Napoléon Bonaparte died on the 5 May 1821 on the remote island of Saint Helena in the South Atlantic where Britain sent him after he escaped from Elba.

Known for his epic battles during the French Revolution and the French Revolutionary Wars, he built a large empire that ruled over much of continental Europe before its final collapse in 1815.

Napoléon Bonaparte last residence during his exile in Longwood, on the British Overseas Territory of Saint Helena.
Napoléon Bonaparte last residence during his exile in Longwood, on the British Overseas Territory of Saint Helena. © AFP/Gianluigi Guercia

The key was brought back to Britain by Charles Richard Fox, an army general and politician, who visited the island while Napoléon was there.

Fox is believed to have brought it as a gift for his mother who was a great admirer of Napoléon, the auction house said.

The key comes in an envelope labelled by Fox as "Key of the Room at St Helena, in which Napoléon died & which I got there out of the door in 1822..." He gives the exact date in an accompanying note as 6 September.
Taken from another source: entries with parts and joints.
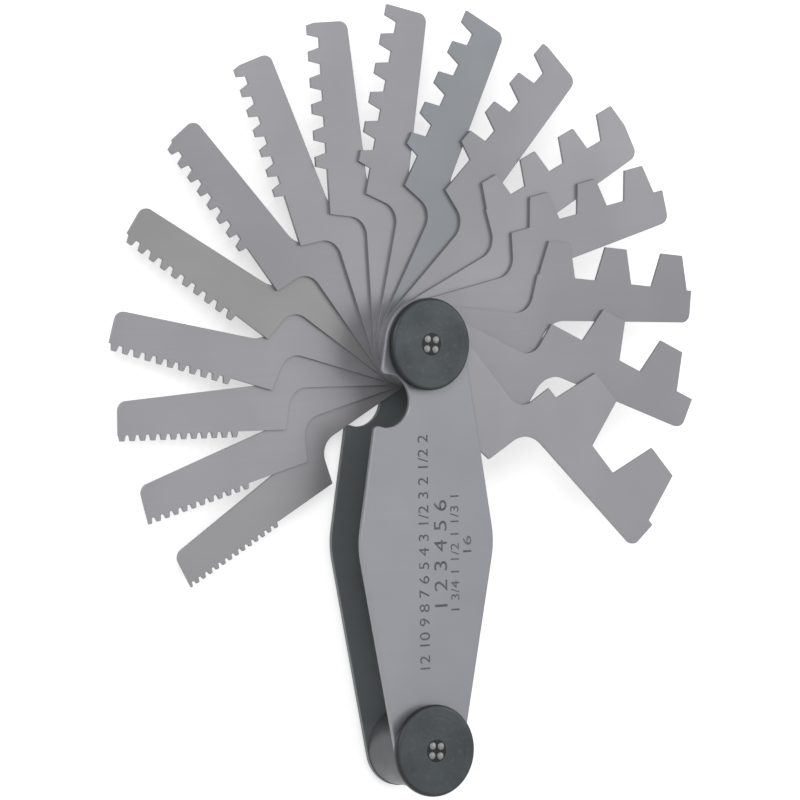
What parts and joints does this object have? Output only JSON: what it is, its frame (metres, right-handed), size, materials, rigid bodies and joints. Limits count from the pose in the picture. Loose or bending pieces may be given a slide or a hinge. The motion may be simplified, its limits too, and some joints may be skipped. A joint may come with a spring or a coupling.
{
  "type": "thread pitch gauge",
  "caption": "Folding pitch gauge: toothed steel leaves for trapezoidal threads fanned out round a riveted pivot between two waisted covers.",
  "frame": {"origin": "on the axis the leaves turn about, in the plane the gauge rests on", "axes": "+Z out of the front cover, +Y along the case from the tail to the leaf pivot, +X to the right seen from the front"},
  "size_m": [0.1628, 0.1924, 0.0203],
  "materials": {
    "leaf_steel": "satin ground, with fine grain along the blade",
    "cover_steel": "satin",
    "black_steel": "blackened and oiled, turned face",
    "rivet_steel": "blackened, staked end",
    "bush_steel": "turned"
  },
  "bodies": {
    "case": {"front_cover": "cover_steel", "rear_cover": "cover_steel", "front_pivot_disc": "black_steel", "rear_pivot_disc": "black_steel", "front_tail_disc": "black_steel", "rear_tail_disc": "black_steel", "pivot_rivet": "rivet_steel", "tail_rivet": "rivet_steel", "tail_bush": "bush_steel"},
    "leaf_tpi_12": {"leaf_tpi_12": "leaf_steel"},
    "leaf_tpi_10": {"leaf_tpi_10": "leaf_steel"},
    "leaf_tpi_9": {"leaf_tpi_9": "leaf_steel"},
    "leaf_tpi_8": {"leaf_tpi_8": "leaf_steel"},
    "leaf_tpi_7": {"leaf_tpi_7": "leaf_steel"},
    "leaf_tpi_6": {"leaf_tpi_6": "leaf_steel"},
    "leaf_tpi_5": {"leaf_tpi_5": "leaf_steel"},
    "leaf_tpi_4": {"leaf_tpi_4": "leaf_steel"},
    "leaf_tpi_3_1_2": {"leaf_tpi_3_1_2": "leaf_steel"},
    "leaf_tpi_3": {"leaf_tpi_3": "leaf_steel"},
    "leaf_tpi_2_1_2": {"leaf_tpi_2_1_2": "leaf_steel"},
    "leaf_tpi_2": {"leaf_tpi_2": "leaf_steel"},
    "leaf_tpi_1_3_4": {"leaf_tpi_1_3_4": "leaf_steel"},
    "leaf_tpi_1_1_2": {"leaf_tpi_1_1_2": "leaf_steel"},
    "leaf_tpi_1_1_3": {"leaf_tpi_1_1_3": "leaf_steel"},
    "leaf_tpi_1": {"leaf_tpi_1": "leaf_steel"}
  },
  "joints": [
    {"name": "tpi_12_turn", "type": "hinge", "parent": "case", "child": "leaf_tpi_12", "pos_m": [0, 0, 0.01017], "axis": [0, 0, 1], "continuous": true},
    {"name": "tpi_10_turn", "type": "hinge", "parent": "case", "child": "leaf_tpi_10", "pos_m": [0, 0, 0.01017], "axis": [0, 0, 1], "continuous": true},
    {"name": "tpi_9_turn", "type": "hinge", "parent": "case", "child": "leaf_tpi_9", "pos_m": [0, 0, 0.01017], "axis": [0, 0, 1], "continuous": true},
    {"name": "tpi_8_turn", "type": "hinge", "parent": "case", "child": "leaf_tpi_8", "pos_m": [0, 0, 0.01017], "axis": [0, 0, 1], "continuous": true},
    {"name": "tpi_7_turn", "type": "hinge", "parent": "case", "child": "leaf_tpi_7", "pos_m": [0, 0, 0.01017], "axis": [0, 0, 1], "continuous": true},
    {"name": "tpi_6_turn", "type": "hinge", "parent": "case", "child": "leaf_tpi_6", "pos_m": [0, 0, 0.01017], "axis": [0, 0, 1], "continuous": true},
    {"name": "tpi_5_turn", "type": "hinge", "parent": "case", "child": "leaf_tpi_5", "pos_m": [0, 0, 0.01017], "axis": [0, 0, 1], "continuous": true},
    {"name": "tpi_4_turn", "type": "hinge", "parent": "case", "child": "leaf_tpi_4", "pos_m": [0, 0, 0.01017], "axis": [0, 0, 1], "continuous": true},
    {"name": "tpi_3_1_2_turn", "type": "hinge", "parent": "case", "child": "leaf_tpi_3_1_2", "pos_m": [0, 0, 0.01017], "axis": [0, 0, 1], "continuous": true},
    {"name": "tpi_3_turn", "type": "hinge", "parent": "case", "child": "leaf_tpi_3", "pos_m": [0, 0, 0.01017], "axis": [0, 0, 1], "continuous": true},
    {"name": "tpi_2_1_2_turn", "type": "hinge", "parent": "case", "child": "leaf_tpi_2_1_2", "pos_m": [0, 0, 0.01017], "axis": [0, 0, 1], "continuous": true},
    {"name": "tpi_2_turn", "type": "hinge", "parent": "case", "child": "leaf_tpi_2", "pos_m": [0, 0, 0.01017], "axis": [0, 0, 1], "continuous": true},
    {"name": "tpi_1_3_4_turn", "type": "hinge", "parent": "case", "child": "leaf_tpi_1_3_4", "pos_m": [0, 0, 0.01017], "axis": [0, 0, 1], "continuous": true},
    {"name": "tpi_1_1_2_turn", "type": "hinge", "parent": "case", "child": "leaf_tpi_1_1_2", "pos_m": [0, 0, 0.01017], "axis": [0, 0, 1], "continuous": true},
    {"name": "tpi_1_1_3_turn", "type": "hinge", "parent": "case", "child": "leaf_tpi_1_1_3", "pos_m": [0, 0, 0.01017], "axis": [0, 0, 1], "continuous": true},
    {"name": "tpi_1_turn", "type": "hinge", "parent": "case", "child": "leaf_tpi_1", "pos_m": [0, 0, 0.01017], "axis": [0, 0, 1], "continuous": true}
  ]
}
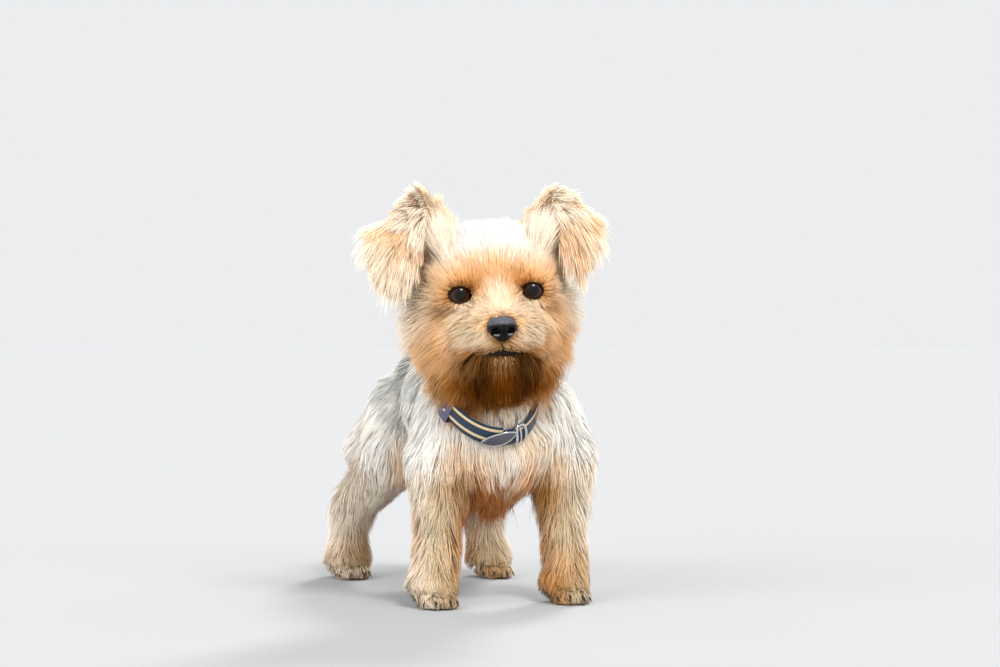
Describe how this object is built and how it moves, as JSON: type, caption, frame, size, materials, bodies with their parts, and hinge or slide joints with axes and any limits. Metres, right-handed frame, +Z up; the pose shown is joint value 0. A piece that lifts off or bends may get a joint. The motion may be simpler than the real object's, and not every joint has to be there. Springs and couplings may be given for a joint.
{
  "type": "yorkshire terrier",
  "caption": "Standing small terrier in a short trim, head turned a little to its right, folded ears, hanging tail and a webbing collar; a still display model.",
  "frame": {"origin": "on the floor, under the middle of the whole model's bounding box", "axes": "+X to the dog's left, -Y the way it faces, +Z up; the soles lie on Z = 0"},
  "size_m": [0.1886, 0.3242, 0.3022],
  "materials": {
    "coat_silver": "silky steel-grey hair, paler at the tips",
    "coat_cream": "silky cream-white hair",
    "coat_tan": "silky golden-tan hair",
    "coat_dark_tan": "dark orange-brown beard hair",
    "nose_leather": "black, damp and pebbled",
    "lips": "black, smooth",
    "eye": "dark brown, wet and clear",
    "webbing": "navy woven webbing with a cream stripe near each edge",
    "slider": "grey-violet moulded keeper",
    "buckle_metal": "dark polished metal",
    "ring_metal": "bright nickel"
  },
  "bodies": {
    "root": {"head": "coat_tan", "lower_jaw": "coat_dark_tan", "lip_upper": "lips", "lip_lower": "lips", "nose": "nose_leather", "eye_left": "eye", "eye_right": "eye", "ear_left": "coat_tan", "ear_right": "coat_tan", "neck": "coat_cream", "chest": "coat_cream", "trunk": "coat_silver", "rump": "coat_silver", "tail": "coat_silver", "upper_arm_left": "coat_cream", "upper_arm_right": "coat_cream", "foreleg_left": "coat_tan", "foreleg_right": "coat_tan", "forepaw_left": "coat_tan", "forepaw_right": "coat_tan", "thigh_left": "coat_silver", "thigh_right": "coat_silver", "shank_left": "coat_tan", "shank_right": "coat_tan", "hindpaw_left": "coat_tan", "hindpaw_right": "coat_tan", "collar_strap": "webbing", "collar_strap_end": "webbing", "collar_slider": "slider", "collar_buckle": "buckle_metal", "collar_ring": "ring_metal"}
  },
  "joints": []
}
Found in a trunk in Scotland

The key was found by Fox's descendants in a trunk in a house in Scotland, David MacDonald, a specialist at Sotheby's, said in a statement when the sale was announced.

"The family who had it, always knew it was around but it was tucked away," he said.

He described the lot as standing out from other objects associated with Napoléon.

"We see things associated with Napoléon all the time, important pictures or furniture from one of his amazing houses," said MacDonald.

"But there's something about a key which, particularly as it comes from where he was incarcerated, is quite powerful, especially as it's the key to the room where he died."